The figure shows each story in our dataset, labeled by its title. The following 2 stories were eliminated from the correlation study (making the total number of stories in the figure 28 instead of 30):

Flower of the North. This story has a way higher Popularity than it's Rubric score would suggest. However, the author explicitly writes in the comments of the story, that the story was used to test ideas that would be used in another novel; a novel that has nothing to do with Harry Potter. As such, it is reasonable to assume that the world and characters match that goal instead of an accurate Harry Potter Imitation. The Raw Data supports this hypothesis. The Canon Consistency rubric axis (score 1/10) and Worldbuilding rubric axis (score 3/10) are significantly lower than the other axis (mostly around 7/10). This makes sense, as both of these axes deal heavy penalties for canon contradictions, and they make up about 1/3 of the total rubric scores. The rubric was designed like this on purpose, as the scope of our analysis is canon-consistent serious vikmiones. However, that means that Flower of the North is probably misaligned to some extend with the scope of our analysis, causing the rubric score to turn out too low. Hence, the story does not have a bad quality, it is misaligned with our scope.
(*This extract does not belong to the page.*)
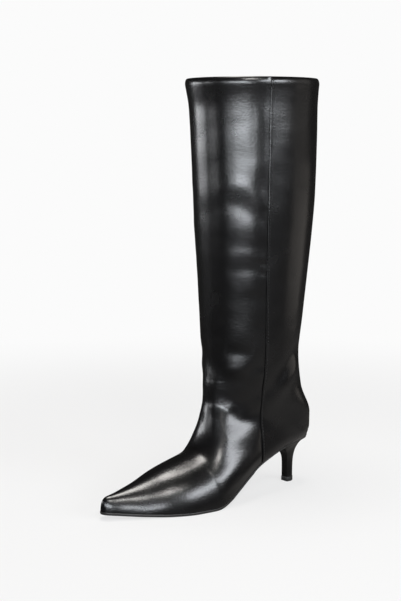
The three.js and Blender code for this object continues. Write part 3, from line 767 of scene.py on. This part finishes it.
# %% The lip of the lap seam
LIP = [(0.0, -0.55), (0.12, 0.05), (0.4, 0.42), (0.9, 0.6), (1.5, 0.58), (2.3, 0.36), (3.1, 0.5),
       (5.0, 0.52), (9.0, 0.42), (20.0, 0.25)]
lip_curve = smooth_curve(*zip(*LIP))
lip_places = np.array([0, 0.06, 0.12, 0.25, 0.4, 0.65, 0.9, 1.2, 1.5, 1.9, 2.3, 2.7, 3.1, 4.0, 5.0, 6.5,
                       8.0])
rear_rows = np.nonzero(seam_length[1] < feather_length[1])[0]
print("the side seam starts at section", round(float(rows[rear_rows[0]]), 2))


def rear_half(side, columns):
    """Points of one half of the rear panel, from its lip back to the feather line or the back's middle."""
    start, end = seam_length[side][rear_rows][:, None], feather_length[side][rear_rows][:, None]
    room, needed = np.clip(end - start, 0, None), 2 * lip_places[-1]
    near = np.where(room > needed, lip_places, room * lip_places / needed)
    rest = (room - near[:, -1:]) * (np.arange(1, columns) / (columns - 1))
    behind = np.concatenate([near, near[:, -1:] + rest], 1)
    share = share_of(side, start + behind, rear_rows)
    points = skin(rows[rear_rows][:, None], side * share)
    lift = soft_line_lift(points) + sway(points) * 0.55
    lift *= off_the_sole(points) * np.clip(behind / 6, 0, 1)
    lift += lip_curve(behind) + collar_lift(points) + seat_round(points)
    outside = moved_skin(rows[rear_rows][:, None], side * share, lift)
    return np.concatenate([outside, turned_inside(side * share[-1], 0.05)])


# %% [markdown]
# The two halves are separate grids that meet at the middle of the back. Merged into one mesh they close
# without a seam, as one piece of leather bent round the calf does.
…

As such, removal from the correlation study is justified.
All the Names of Waiting. This story states explicitly in its summary (for a large part during its history, but currently no more) that Hermione and Viktor are first torn apart by the war, and only find each other back after 12 years. The author of this story explicitly stated that many people strongly dislike this choice in the plot. Obviously, such a choice has nothing to do with the quality of a story; what matters is whether it is done right (the rubric is designed around this principle). But people's choices to read a story do depend heavily on such choices. As such, it is reasonable to assume that the Hits and Popularity of this story do not do it justice (that is why it is recommended as a hidden gem). Hence, also here, the normal relation between Popularity and Rubric score is clearly distorted, so we eliminate it from the correlation study.

Choice to eliminate a story from the correlation study are solely based on whether an explicite statement of the author was available as evidence/indication that the relationship between Popularity and Rubric score could be distorted. All stories where such statements were unavailable have just been taken along in the study. The resulting figure (for the remaining 28 stories) is shown above.
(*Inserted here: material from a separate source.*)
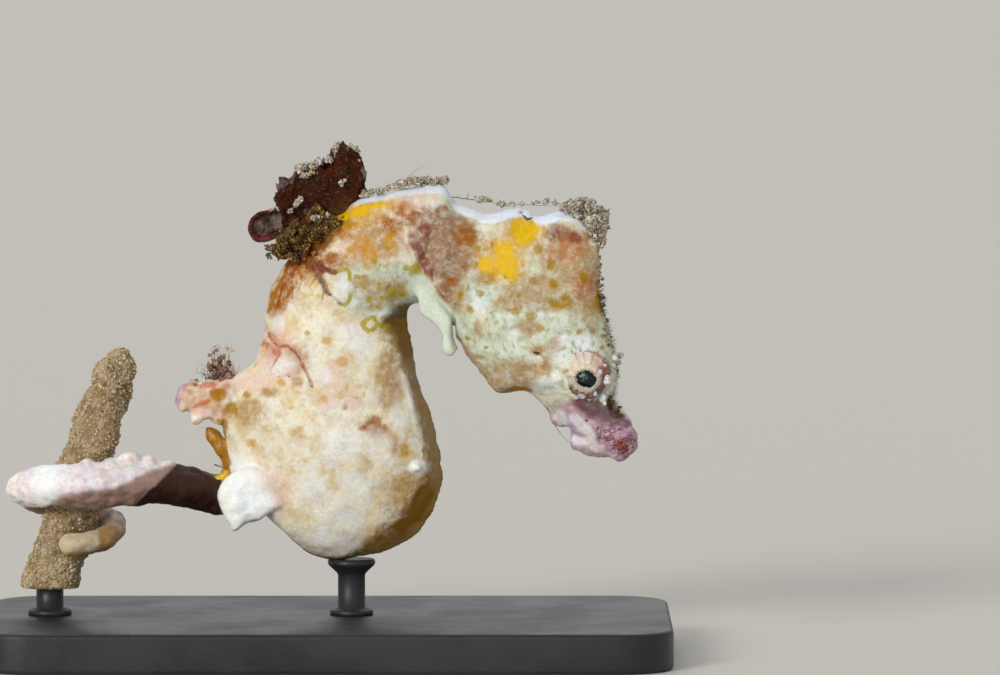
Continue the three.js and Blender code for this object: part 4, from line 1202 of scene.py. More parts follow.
def skin_material(colours):
    """The skin: mottled ground, cooler and finer on the head, under every kind of mark in turn, with
    a red network on the snout, a two-toned tail and a fine speckle over all. The keel strip, the
    hollow under the neck, creases, the snout's upper side and the tail's underside and root carry
    painted shade; the crest's edge carries a painted highlight in part."""
    material, nodes = new_material(
        "Seahorse skin", Roughness=0.5, Specular_IOR_Level=0.28, Subsurface_Weight=0.2,
        Subsurface_Radius=(1.0, 0.6, 0.45), Subsurface_Scale=0.07 * MM,
    )
    ragged = nodes.noise(0.085, 4.0, 0.58)
    fine = nodes.noise(0.03, 3.0, 0.6)
    trunk = nodes.effect(
        "Skin mottle", Light=colours.cream, Middle=colours.beige, Dark=colours.sand,
        Network_colour=colours.pearl, Blotch_size=0.4, Cell_size=0.135, Network=0.45, Darkness=0.5,
    )
    head = nodes.effect(
        "Skin mottle", Light=colours.pale, Middle=colours.cool, Dark=colours.cool_shade,
        Network_colour=colours.pale, Blotch_size=0.22, Cell_size=0.07, Network=0.42, Darkness=0.8,
    )
    warm_head = nodes.mix(0.42, head["Color"], trunk["Color"])
    base = nodes.mix(nodes.value("head"), trunk["Color"], warm_head)
    base = nodes.layer(base, "cool", head["Color"], 0.05, 0.95, 0.5, 0.92, ragged)
    tail_tone = nodes.mix(nodes.fade(ragged, 0.35, 0.65), colours.tail, colours.pearl)
    base = nodes.mix(nodes.value("tail"), base, tail_tone)
    steady = nodes.fade(fine, 0.25, 0.6, 0.84, 1.0)
    broken = nodes.times(nodes.fade(fine, 0.3, 0.62, 0.84, 1.0), nodes.fade(ragged, 0.32, 0.58, 0.6, 1.0))
    for name, tone, *spread in LAYERS:
        grain = fine if name in SMALL else ragged
        patchy = broken if name in BROKEN else steady
        base = nodes.layer(base, name, getattr(colours, tone), *spread, grain, (patchy,))
    network = nodes.effect("Red network", Mark=nodes.ragged("wine", ragged, 0.1, 0.8, 0.6))
    base = nodes.mix(network["Mask"], base, colours.scar)
    base = nodes.mix(network["Pale"], base, colours.pink)
    for name, tone, strength in TAIL_LAYERS:
        base = nodes.layer(base, name, getattr(colours, tone), 0.25, 0.85, 0.7, strength, ragged)
    vivid = nodes.add("HueSaturation", {"Saturation": 1.2, "Color": base})[0]
    height = nodes.sum("ADD", trunk["Height"], head["Height"])
    nodes.finish(vivid, height, 0.007, nodes.fade(ragged, 0.3, 0.7, 0.42, 0.6), speckled=True)
    return material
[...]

The Pearson correlation between Popularity (lifecycle*Hits/Time) and Total rubric score was found to be r=0.44

This is consistent with our hypothesis. We already know that the rubric measures different aspects of the same underlying principle (α = 0.78±0.01), which we hope to be intrinsic story quality. It stands to reason to assume that readers can recognise (to some degree) the intrinsic quality of a story, meaning that Popularity and Rubric score are expected to be positively correlated. However, Popularity is also expected to heavily depend on other aspects, such as peoples preference for certain plot choices and characterizations, and marketing/advertisement on social media. As such, a correlation that is significantly higher then zero, but far from close to one, is exactly what one would expect. And what was found with r=0.44

Furthermore, the fitted trendline also shows a clear positive slope (calculated with least squares method). The actual value has little meaning, as Popularity and Rubric score have different units. But depending on a good or bad rubric score, the trendline shows that popularity almost quadruples. This, together with r=0.44, forms a clear indication that the Rubric score indeed measures intrinsic quality.

Also note that the Rubric was designed to do this. All formulations of the rubric axes were designed in such a way to be as insensitive as possible to creative choices such as specific plots and characterizations, and as sensitive as possible to how well the concept was executed. As such, the rubric was aimed to measure execution or intrinisc story quality.

Obviously, the fact that the rubric was aimed to measure intrinisc story quality, and that the scores are correlated to Popularity with r=0.44 and a significant slope, is not a conclusive proof that the rubric indeed measures intrinisc story quality in an unbiased and reproducible way. But it is a clear indication. Which is the best result one can hope to achieve, as the notion of quality is different for each human being and, therefore, hardly objective.

Finally, the notion of rubric bias should be discussed. Our rubric used 10 different axes. However, who's decision should it be that these are the only 10 aspects of the underlying principle that we hope to be story quality? Or how heavily each of these 10 axes should be weighted? This is the principle of rubric bias: scores heavily depend on what the rubric deems important in a story. In normal rubric assessment, this problem is mitigated by aligning the rubric axes with the learning goals of the assessment (see here and here). We tried to mimic this principle by choosing axes related to common aspects of good storytelling (category A), axes that reflect the scope of our story (category B) and axes that reflect relationship dynamics (category C). And we verified (see parameters E and F in our rubric aggregation, and in the Raw Data) that the aggregated total score is a fair balance between emotions felt by the reader, and good plot and world design. Moreover, we explicitly formulated each axis in such a way that it is (hopefully) fair to creative choices and only judges how well those choices are executed. But we must admit that rubrics are, by design, always inherently biased.

As such, a nice follow-up reseacrh project would be to attempt to repeat the study with a second rubric that is developed for the same scope and datatset as this project, but that is developed completely independent from our rubric (by different people). We cannot do this ourselves, because that would defy the independent development. As such, if you like to contribute by providing such a rubric, create a pull request here.

Conclusion

The rubric appears to capture distinct aspects of a shared latent property in a meaningful and reproducible way. Cronbach’s alpha (α = 0.78±0.01) indicates internal structure, Spearman correlation (ρ=0.92) indicates ranking stability, and the low MRD relative to the score spread MRD = 5.7, σ=13.3) indicates that absolute score differences are meaningful rather than noise. The significantly positive correlation (r=0.44) with popularity, together with the rubric’s execution-focused design, makes it plausible that this latent dimension approximates intrinsic or execution quality. This remains an interpretation rather than a conclusive proof, as story quality is inherently subjective.